Provided information
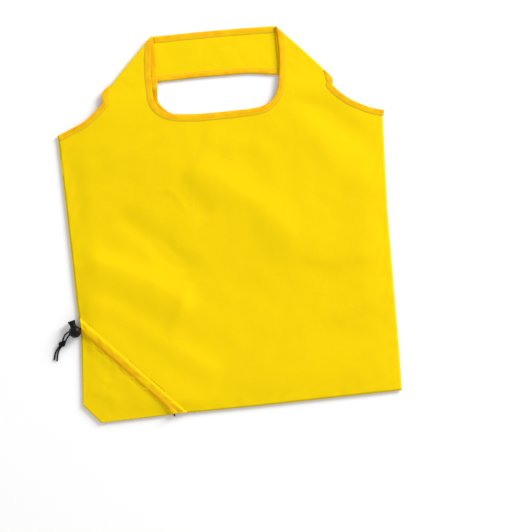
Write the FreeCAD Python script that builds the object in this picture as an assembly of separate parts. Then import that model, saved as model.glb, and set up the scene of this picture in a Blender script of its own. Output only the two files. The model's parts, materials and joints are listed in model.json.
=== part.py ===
import FreeCAD, Part
import math
import os
from FreeCAD import Vector

os.makedirs("parts", exist_ok=True)

# A foldable tote bag lying flat and open, front side up. Millimetres.
# X runs across the bag, Y towards its handles, and Z up from the surface it lies on.

# Outline of the body
shoulder_x = 210.0
shoulder_y = 127.0
waist_right = (204.5, 0.0)
bottom_right = (203.9, -234.0)
bottom_left = (-183.9, -245.0)
clip_top = (-205.4, -220.7)
left_kink = (-200.5, -136.0)
notch_x = 149.0
armhole_mid = (176.8, 141.5)
seam_width = 7.0

# Layers: the fabric is drawn 0.8 thick, and tape folded over an edge stands 0.2 proud of it
cloth = 0.8
proud = 0.2
back_z = 0.0
front_z = 5.8

# Hand hole and tape
hole_half = 79.5
hole_bottom = 139.5
hole_radius = 24.0
tape_width = 8.0

# Handles: each is one wide strap whose middle is folded back behind its two arms
fold_line_y = 165.5
fold_gap = 0.15
ramp_length = 15.0
bump = (148.7, 172.0)
fold_low = (137.2, 185.0)
fold_high = (80.0, 245.0)
strap_inset = 1.4
wall = 1.0
handle_levels = {
    "front": {"base": front_z, "arm": 4.4, "band": 0.25, "inset": 0.0, "inner": 82.0},
    "back": {"base": back_z, "arm": 2.95, "band": 1.6, "inset": strap_inset, "inner": 78.0},
}
band_low = 186.0
band_high = 245.0

# Corner pouch: the drawcord channel runs at about 45 degrees from the side to the bottom
channel_high = ((-202.0, -108.4), (-73.0, -241.2))
channel_low = ((-202.0, -130.3), (-93.0, -242.0))
channel_end_x = -192.0
channel_height = 3.6
cord_bore = 1.3
cord_notch = 3.4
front_channel_z = 4.6
far = 300.0  # past every edge of the bag

# Drawcord and cord lock
cord_radius = 1.0
ball_radius = 7.9
ball_centre = Vector(-208.4, -125.8, ball_radius)
cord_axis = Vector(-0.82, -0.572, 0).normalize()
plunger_axis = Vector(-0.242, 0.970, 0).normalize()
ball_rim = 6.2
bore_floor = -6.0
spring_seat = -7.0
seat_radius = 2.9
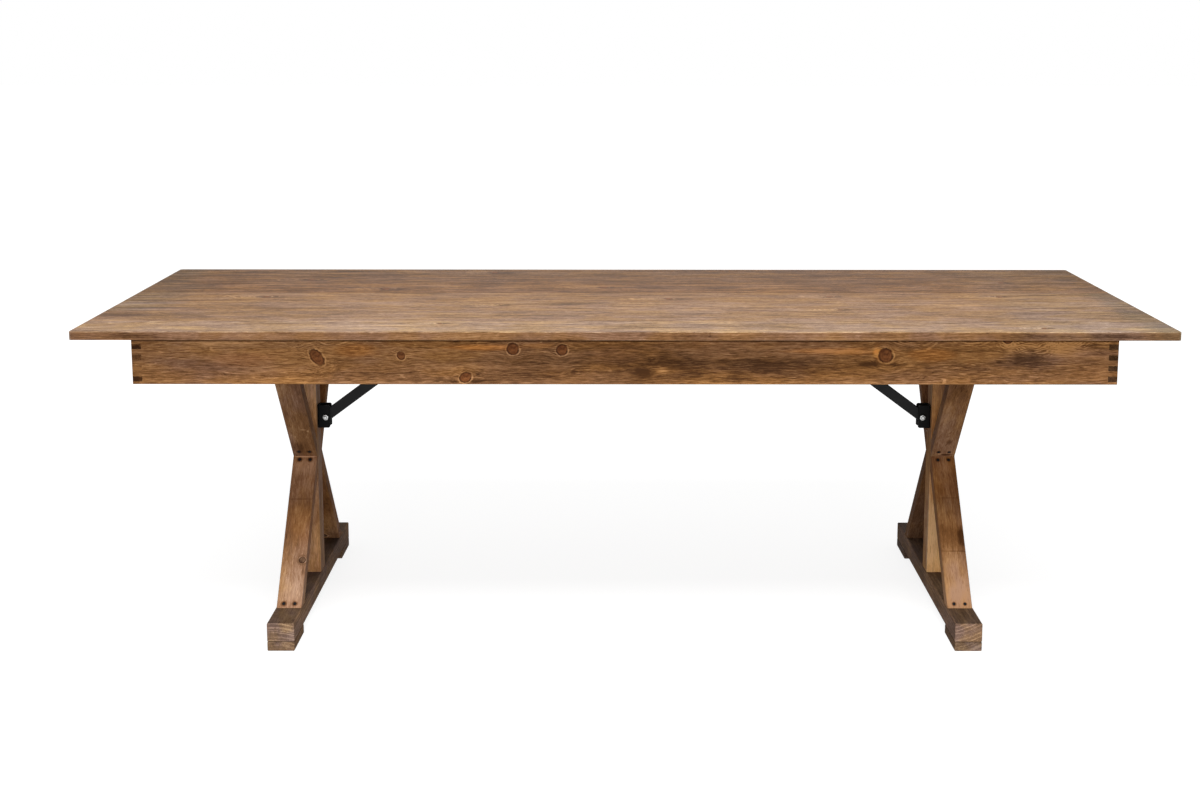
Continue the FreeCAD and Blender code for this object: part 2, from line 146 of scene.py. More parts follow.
def use_group(net, tree, **values):
    made = net.node("Group", node_tree=tree)
    for name, value in values.items():
        net.feed(made.inputs[name], value)
    return made.outputs


ORIGIN = (0, 0, 0)
ACROSS = (0.0, 1.0, 1.0)        # keeps what lies across the grain, which runs along X
KNOT_MASKS = ("Inside", "Rim", "Halo", "Heart")
KNOT_REACH = 1.9                # how many radii away a knot still pushes the grain
KNOT_LIGHT = (0.4, -0.5, -0.75)  # the side on which a knot and its halo are paler


def knot_group():
    """One knot: pushes the grain aside and gives the masks of its heart, rim and halo."""
    defaults = {"P": ORIGIN, "Centre": ORIGIN, "Axis": (0, 0, 1), "Radius": 0.01}
    net, given, out = group_tree("knot", {**defaults, **dict.fromkeys(KNOT_MASKS, 0.0)},
                                 ("P", *KNOT_MASKS))
    from_centre = net.vec("SUBTRACT", given["P"], given["Centre"])
    along = net.vec("DOT_PRODUCT", from_centre, given["Axis"])
    across = net.vec("SUBTRACT", from_centre, net.vec("SCALE", given["Axis"], scale=along))
    distance = net.vec("LENGTH", across)
    wobble = net.noise(from_centre, 120.0)
    ratio = net.sway(wobble, 0.55, net.math("DIVIDE", distance, given["Radius"]))

    spread = net.math("DIVIDE", distance, net.times(given["Radius"], KNOT_REACH))
    push = net.math("EXPONENT", net.times(net.times(spread, spread), -1.0))
    aside = net.vec("SCALE", net.vec("MULTIPLY", across, ACROSS), scale=net.times(push, 0.8))
    net.feed(out["P"], net.vec("SUBTRACT", given["P"], aside))

    inside = net.step(ratio, 1.04, 0.95)
    broken = net.step(net.noise(from_centre, 55.0, 1.0), 0.34, 0.6)
    rim = net.times(net.near(ratio, 1.0, 0.2), net.times_plus(broken, 0.7, 0.3))
    leaning = net.vec("DOT_PRODUCT", net.vec("NORMALIZE", across), KNOT_LIGHT)
    halo = net.times(net.near(ratio, 1.24, 0.2), net.times_plus(broken, 0.6, 0.4))
    halo = net.times(halo, net.times_plus(leaning, 0.5, 0.75, clamp=True))
    # the heart is paler towards one side and its rings are faint
    rings = net.times_plus(net.math("SINE", net.times(ratio, 21.0)), 0.1, 0.5)
    heart = net.times_plus(net.times(leaning, ratio), 0.3, rings)
    heart = net.sway(wobble, 2.2, heart)
    heart = net.times(net.math("ADD", heart, 0.0, clamp=True), inside)
    for key, mask in zip(KNOT_MASKS, (inside, rim, halo, heart)):
        net.feed(out[key], net.math("MAXIMUM", given[key], mask))
    return net.tree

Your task
Only lines with the word "Blender" should be collected from the material.

Exercise result
Write the FreeCAD Python script that builds the object in this picture as an assembly of separate parts. Then import that model, saved as model.glb, and set up the scene of this picture in a Blender script of its own. Output only the two files. The model's parts, materials and joints are listed in model.json.
Continue the FreeCAD and Blender code for this object: part 2, from line 146 of scene.py. More parts follow.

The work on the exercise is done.